As to China’s timing, the extension of PLAAF patrols beyond the territorial sea in the Taiwan Straits (following Lee Teng-hui’s presidential election in 1996) and up to the median line in 1999 (following Lee’s ‘two states’ comment) suggests that a political — not military — calculus of deterrence informs China’s ADIZ policy.
Going forward, three things need to happen.

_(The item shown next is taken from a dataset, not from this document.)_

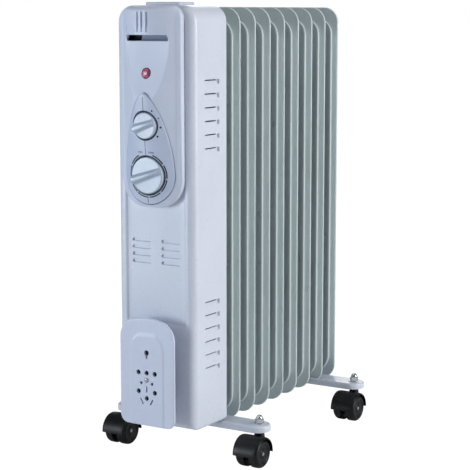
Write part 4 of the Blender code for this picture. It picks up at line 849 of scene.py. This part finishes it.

Foremost, it is imperative that all non-commercial, manned Chinese aircraft refrain from entering the territorial airspace over the Senkaku/Diaoyu islands. The danger and fallout from a collision is real and present. Equally, the Abe government must vigilantly ensure that the status quo on the islands is not disturbed as it enters an active phase of national security policymaking, which includes solidifying the defence of its outlying territories. Second, China must make every effort to establish protocols with neighbouring militaries on ADIZ enforcement — either tacitly on the lines of its practices with the Taiwanese air force in the Straits or explicitly on the lines established mutually between the South Korean and Japanese militaries. Finally, when China does notify its ADIZs in the Yellow and the South China Seas to protect its (current and future) home-ported aircraft carriers, China must make every effort to consult with adjacent and interested littorals.
Ultimately, it rests on Abe’s shoulders to make a best endeavour effort towards admitting a dispute or, at minimum, admitting the contestable legitimacy of Beijing’s claim to the Senkaku/Diaoyu islands if this latest chapter of Sino-Japanese tensions is to be closed.
Sourabh Gupta is Senior Research Associate at Samuels International Associates Inc., Washington DC.